I told my mom I dreamt I was an autumn leaf and she thought that was super weird, so you can see why I hesitate to mention the portal opening up behind the spice rack.
*Making friends at the playground*
My 6yo: How old are you?
Other kid: I’m 13. What about you?
6yo: Oh I’m almost 13 – I’m 6.
My 4yo: *casually* I’m 15.
Forgot to take off my makeup and woke up looking like Cyndi Lauper from 1983.
rewatching the dark knight and im crying at how harvey dent ain’t know it was the Joker until he took off the mask 😭😭
imagine prince eric watching ariel get her voice back in the little mermaid and finding out she sounds exactly like donald duck
The Chipotle I went to apologized for not having any lettuce today. I said “It’s cute that you think I’m here for that.”

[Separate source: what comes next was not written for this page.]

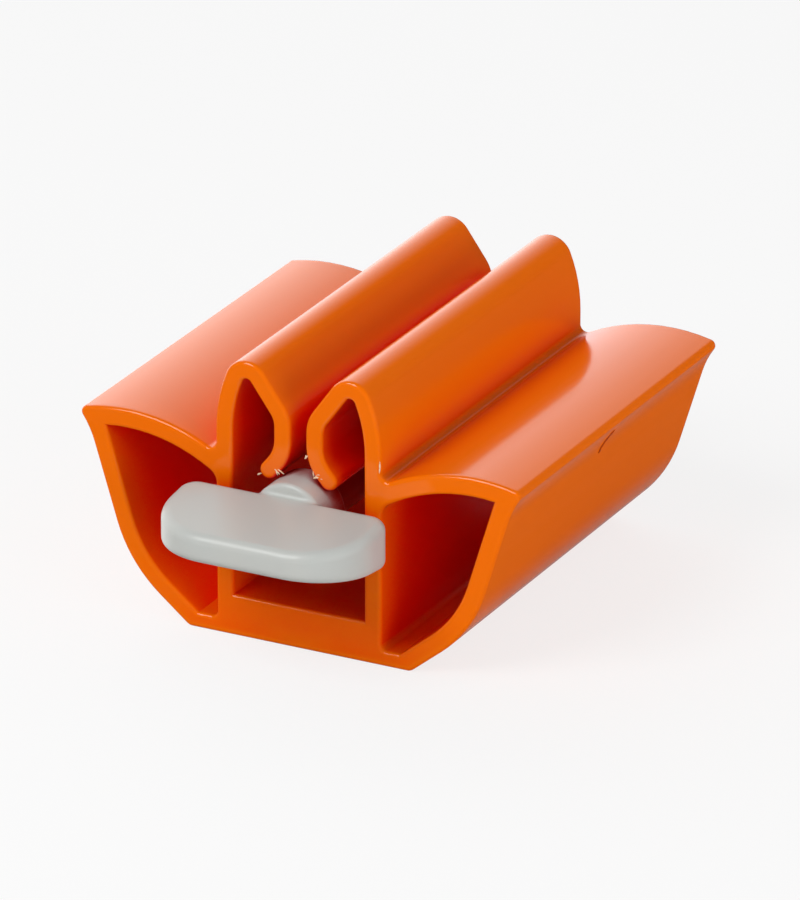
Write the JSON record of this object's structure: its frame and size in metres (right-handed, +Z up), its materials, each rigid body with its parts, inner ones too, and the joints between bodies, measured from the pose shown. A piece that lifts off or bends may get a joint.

[Watching the sunrise with my girlfriend]
HER: Aw, this makes my day.
ME: It makes everyone’s day, Sharon.
*slams gavel*
‘Your honor, she said she didn’t want fries’
and?
‘when the waiter brought mine, she ate from my plate’
*courtroom gasps*
Eating my 8 spiders on New Years Day this year to get it out of the way
Me at 14: *reads three Harry Potter books in one day*
Me at 27: *sees a text that’s longer than 2 sentences* holy shit, I just do not have the time for this
Park Ranger: *Looking at morbidly obese ducks* Was this you?
Jesus: *trying to hide the rapidly multiplying bread loaves* No sir
I sent my wife a card that said, “I DON’T LIKE ANY OF THE BABIES YOU’VE MADE.”
Everyone on twitter: (already terrified all of the time)
Mashable: [promoted tweet] This cute new robot can shudder and squirm through the underside of a closed door and inject heart-stopping drugs from ten feet away! 😍
When reading a friend’s work, always remember, it’s helpful to give brutally honest notes, especially if you have too many friends.
urns are so stupid. when I die, I want my ashes on display in a mini aquarium
A horse walks into a bar & the bartender says, “why the long face?” & the horse says, “why the English Lit degree?”
when a commercial says “available wherever books are sold” it sounds like they don’t know where books are sold
G: Grandma (completely safe watch with grandma)
PG: Partial Grandma (slightly awkward)
PG13: 13 or more cusses (very awkward)
R: NO grandmas
If I was a marriage counselor I would just make the couple look at a dating website for 20 minutes.
Somebody spiked my ice water with 14 glasses of champagne last night
Person: Do you have a license for that thing?
Me [from my wheelchair]: No, that got revoked years ago.
me: eat this food
baby: never
me: the food is now an airplane
baby: “never” was a strong word
I just searched for a picture of “desserts” and a photo of grapes popped up. What kind of sick person has grapes for dessert?
Batman’s Bat Signal was really banking on the fact that crimes only happened at night.